>> Begin Task data

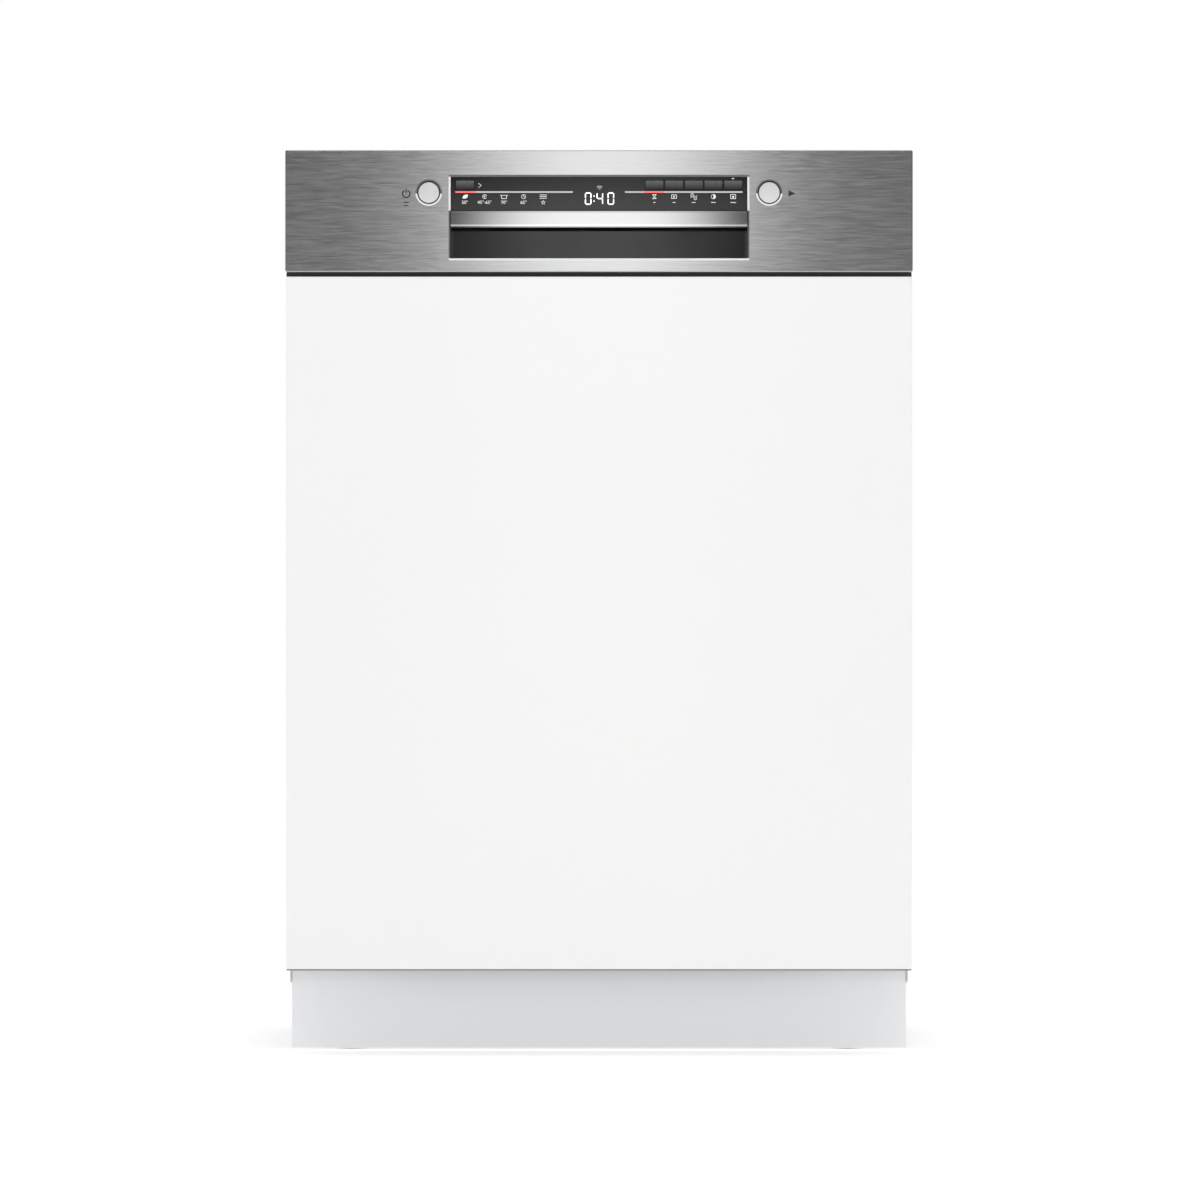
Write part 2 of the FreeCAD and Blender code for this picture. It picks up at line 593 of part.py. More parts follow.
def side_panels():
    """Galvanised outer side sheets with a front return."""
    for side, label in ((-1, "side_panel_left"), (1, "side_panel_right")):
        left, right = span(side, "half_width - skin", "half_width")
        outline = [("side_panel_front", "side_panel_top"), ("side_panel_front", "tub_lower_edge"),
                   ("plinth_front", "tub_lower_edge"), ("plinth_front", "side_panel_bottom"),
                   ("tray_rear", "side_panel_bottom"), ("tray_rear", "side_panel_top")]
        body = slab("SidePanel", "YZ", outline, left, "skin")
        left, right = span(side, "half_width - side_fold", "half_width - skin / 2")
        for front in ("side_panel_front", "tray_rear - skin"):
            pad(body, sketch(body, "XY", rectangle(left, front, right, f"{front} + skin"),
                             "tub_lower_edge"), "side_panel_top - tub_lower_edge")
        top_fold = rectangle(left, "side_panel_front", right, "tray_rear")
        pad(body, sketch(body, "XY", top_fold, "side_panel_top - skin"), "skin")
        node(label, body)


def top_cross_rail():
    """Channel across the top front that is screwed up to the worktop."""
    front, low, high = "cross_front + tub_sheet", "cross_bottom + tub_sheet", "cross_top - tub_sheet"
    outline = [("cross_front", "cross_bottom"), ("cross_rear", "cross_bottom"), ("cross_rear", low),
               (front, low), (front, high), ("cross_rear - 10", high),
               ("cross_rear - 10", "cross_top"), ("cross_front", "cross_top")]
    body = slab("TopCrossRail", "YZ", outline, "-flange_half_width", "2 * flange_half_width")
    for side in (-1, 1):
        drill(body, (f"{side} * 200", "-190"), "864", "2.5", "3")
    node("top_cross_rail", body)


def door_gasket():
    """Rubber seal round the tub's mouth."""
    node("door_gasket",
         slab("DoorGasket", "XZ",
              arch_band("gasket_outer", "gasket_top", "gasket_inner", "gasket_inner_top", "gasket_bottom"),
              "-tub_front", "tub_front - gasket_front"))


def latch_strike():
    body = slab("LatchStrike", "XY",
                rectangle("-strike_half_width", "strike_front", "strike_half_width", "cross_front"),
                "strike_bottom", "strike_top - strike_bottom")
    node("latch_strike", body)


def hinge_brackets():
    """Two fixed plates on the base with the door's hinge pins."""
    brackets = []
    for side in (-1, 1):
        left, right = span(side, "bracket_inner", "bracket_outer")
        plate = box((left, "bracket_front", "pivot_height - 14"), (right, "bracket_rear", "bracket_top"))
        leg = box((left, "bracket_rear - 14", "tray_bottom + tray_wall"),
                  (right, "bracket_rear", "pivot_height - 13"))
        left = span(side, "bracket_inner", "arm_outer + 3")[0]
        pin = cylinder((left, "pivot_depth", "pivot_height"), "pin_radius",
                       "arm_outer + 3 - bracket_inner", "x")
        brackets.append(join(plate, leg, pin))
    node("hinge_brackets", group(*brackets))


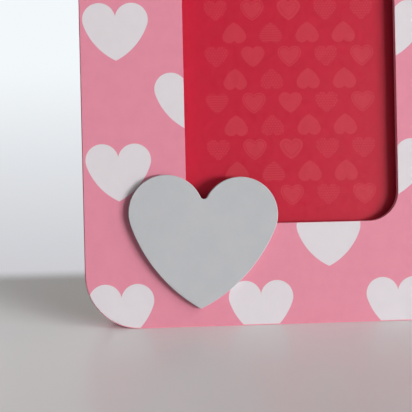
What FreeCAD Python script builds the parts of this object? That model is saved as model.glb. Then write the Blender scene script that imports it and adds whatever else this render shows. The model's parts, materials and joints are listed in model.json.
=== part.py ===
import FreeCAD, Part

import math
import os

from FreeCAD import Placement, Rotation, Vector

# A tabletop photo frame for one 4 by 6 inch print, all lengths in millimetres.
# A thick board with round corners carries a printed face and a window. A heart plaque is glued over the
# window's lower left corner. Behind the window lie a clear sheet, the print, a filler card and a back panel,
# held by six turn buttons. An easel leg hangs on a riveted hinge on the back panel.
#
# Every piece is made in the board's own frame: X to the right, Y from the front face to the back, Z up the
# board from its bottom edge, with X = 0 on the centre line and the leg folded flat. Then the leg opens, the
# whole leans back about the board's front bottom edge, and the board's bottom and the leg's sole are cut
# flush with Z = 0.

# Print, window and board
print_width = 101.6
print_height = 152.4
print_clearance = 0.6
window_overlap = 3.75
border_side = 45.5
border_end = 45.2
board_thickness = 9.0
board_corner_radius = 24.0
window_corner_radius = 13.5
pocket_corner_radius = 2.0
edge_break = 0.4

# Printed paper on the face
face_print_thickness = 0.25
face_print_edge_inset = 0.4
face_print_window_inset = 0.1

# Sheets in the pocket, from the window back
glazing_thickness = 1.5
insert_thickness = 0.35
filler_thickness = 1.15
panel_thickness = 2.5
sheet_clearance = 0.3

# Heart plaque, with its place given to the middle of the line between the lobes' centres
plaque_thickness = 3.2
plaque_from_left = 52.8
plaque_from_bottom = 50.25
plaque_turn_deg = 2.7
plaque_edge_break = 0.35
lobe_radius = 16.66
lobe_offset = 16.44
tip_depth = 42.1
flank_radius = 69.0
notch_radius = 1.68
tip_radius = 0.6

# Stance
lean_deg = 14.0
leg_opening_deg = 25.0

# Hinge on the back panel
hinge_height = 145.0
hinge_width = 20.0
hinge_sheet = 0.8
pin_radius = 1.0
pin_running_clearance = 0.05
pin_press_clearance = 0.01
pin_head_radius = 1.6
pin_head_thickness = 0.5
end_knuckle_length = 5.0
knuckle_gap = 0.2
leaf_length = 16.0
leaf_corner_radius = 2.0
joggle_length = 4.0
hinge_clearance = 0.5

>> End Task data

The task: Repeat all of the entries exactly.

Answer:
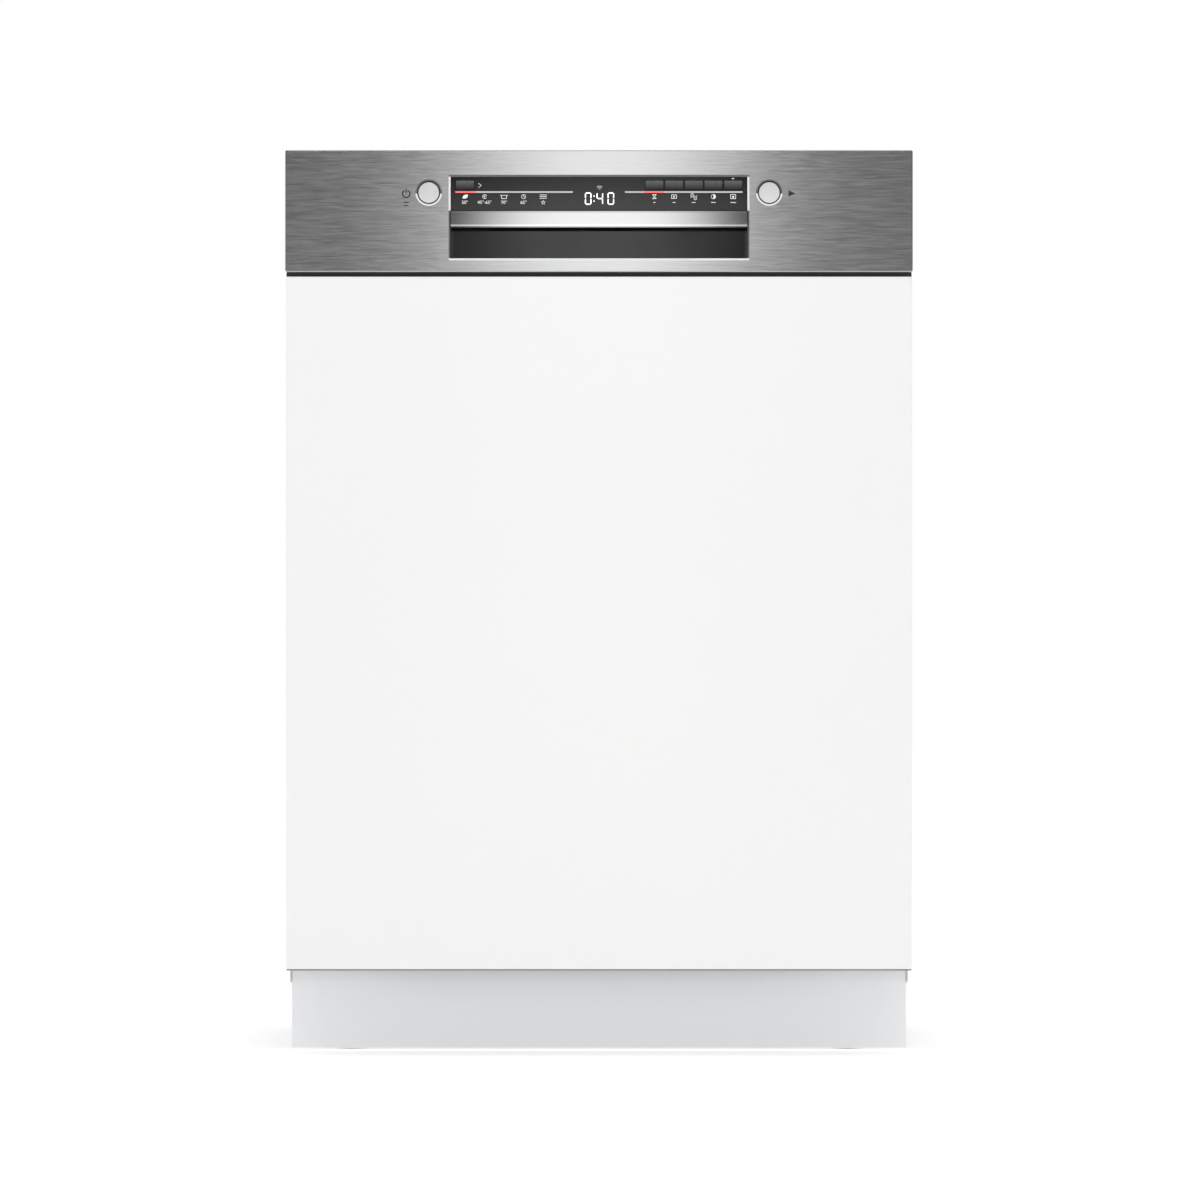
Write part 2 of the FreeCAD and Blender code for this picture. It picks up at line 593 of part.py. More parts follow.
def side_panels():
    """Galvanised outer side sheets with a front return."""
    for side, label in ((-1, "side_panel_left"), (1, "side_panel_right")):
        left, right = span(side, "half_width - skin", "half_width")
        outline = [("side_panel_front", "side_panel_top"), ("side_panel_front", "tub_lower_edge"),
                   ("plinth_front", "tub_lower_edge"), ("plinth_front", "side_panel_bottom"),
                   ("tray_rear", "side_panel_bottom"), ("tray_rear", "side_panel_top")]
        body = slab("SidePanel", "YZ", outline, left, "skin")
        left, right = span(side, "half_width - side_fold", "half_width - skin / 2")
        for front in ("side_panel_front", "tray_rear - skin"):
            pad(body, sketch(body, "XY", rectangle(left, front, right, f"{front} + skin"),
                             "tub_lower_edge"), "side_panel_top - tub_lower_edge")
        top_fold = rectangle(left, "side_panel_front", right, "tray_rear")
        pad(body, sketch(body, "XY", top_fold, "side_panel_top - skin"), "skin")
        node(label, body)


def top_cross_rail():
    """Channel across the top front that is screwed up to the worktop."""
    front, low, high = "cross_front + tub_sheet", "cross_bottom + tub_sheet", "cross_top - tub_sheet"
    outline = [("cross_front", "cross_bottom"), ("cross_rear", "cross_bottom"), ("cross_rear", low),
               (front, low), (front, high), ("cross_rear - 10", high),
               ("cross_rear - 10", "cross_top"), ("cross_front", "cross_top")]
    body = slab("TopCrossRail", "YZ", outline, "-flange_half_width", "2 * flange_half_width")
    for side in (-1, 1):
        drill(body, (f"{side} * 200", "-190"), "864", "2.5", "3")
    node("top_cross_rail", body)


def door_gasket():
    """Rubber seal round the tub's mouth."""
    node("door_gasket",
         slab("DoorGasket", "XZ",
              arch_band("gasket_outer", "gasket_top", "gasket_inner", "gasket_inner_top", "gasket_bottom"),
              "-tub_front", "tub_front - gasket_front"))


def latch_strike():
    body = slab("LatchStrike", "XY",
                rectangle("-strike_half_width", "strike_front", "strike_half_width", "cross_front"),
                "strike_bottom", "strike_top - strike_bottom")
    node("latch_strike", body)


def hinge_brackets():
    """Two fixed plates on the base with the door's hinge pins."""
    brackets = []
    for side in (-1, 1):
        left, right = span(side, "bracket_inner", "bracket_outer")
        plate = box((left, "bracket_front", "pivot_height - 14"), (right, "bracket_rear", "bracket_top"))
        leg = box((left, "bracket_rear - 14", "tray_bottom + tray_wall"),
                  (right, "bracket_rear", "pivot_height - 13"))
        left = span(side, "bracket_inner", "arm_outer + 3")[0]
        pin = cylinder((left, "pivot_depth", "pivot_height"), "pin_radius",
                       "arm_outer + 3 - bracket_inner", "x")
        brackets.append(join(plate, leg, pin))
    node("hinge_brackets", group(*brackets))


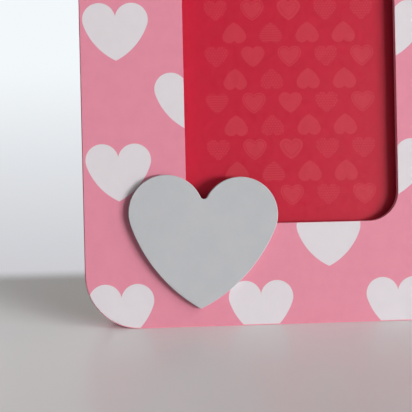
What FreeCAD Python script builds the parts of this object? That model is saved as model.glb. Then write the Blender scene script that imports it and adds whatever else this render shows. The model's parts, materials and joints are listed in model.json.
=== part.py ===
import FreeCAD, Part

import math
import os

from FreeCAD import Placement, Rotation, Vector

# A tabletop photo frame for one 4 by 6 inch print, all lengths in millimetres.
# A thick board with round corners carries a printed face and a window. A heart plaque is glued over the
# window's lower left corner. Behind the window lie a clear sheet, the print, a filler card and a back panel,
# held by six turn buttons. An easel leg hangs on a riveted hinge on the back panel.
#
# Every piece is made in the board's own frame: X to the right, Y from the front face to the back, Z up the
# board from its bottom edge, with X = 0 on the centre line and the leg folded flat. Then the leg opens, the
# whole leans back about the board's front bottom edge, and the board's bottom and the leg's sole are cut
# flush with Z = 0.

# Print, window and board
print_width = 101.6
print_height = 152.4
print_clearance = 0.6
window_overlap = 3.75
border_side = 45.5
border_end = 45.2
board_thickness = 9.0
board_corner_radius = 24.0
window_corner_radius = 13.5
pocket_corner_radius = 2.0
edge_break = 0.4

# Printed paper on the face
face_print_thickness = 0.25
face_print_edge_inset = 0.4
face_print_window_inset = 0.1

# Sheets in the pocket, from the window back
glazing_thickness = 1.5
insert_thickness = 0.35
filler_thickness = 1.15
panel_thickness = 2.5
sheet_clearance = 0.3

# Heart plaque, with its place given to the middle of the line between the lobes' centres
plaque_thickness = 3.2
plaque_from_left = 52.8
plaque_from_bottom = 50.25
plaque_turn_deg = 2.7
plaque_edge_break = 0.35
lobe_radius = 16.66
lobe_offset = 16.44
tip_depth = 42.1
flank_radius = 69.0
notch_radius = 1.68
tip_radius = 0.6

# Stance
lean_deg = 14.0
leg_opening_deg = 25.0

# Hinge on the back panel
hinge_height = 145.0
hinge_width = 20.0
hinge_sheet = 0.8
pin_radius = 1.0
pin_running_clearance = 0.05
pin_press_clearance = 0.01
pin_head_radius = 1.6
pin_head_thickness = 0.5
end_knuckle_length = 5.0
knuckle_gap = 0.2
leaf_length = 16.0
leaf_corner_radius = 2.0
joggle_length = 4.0
hinge_clearance = 0.5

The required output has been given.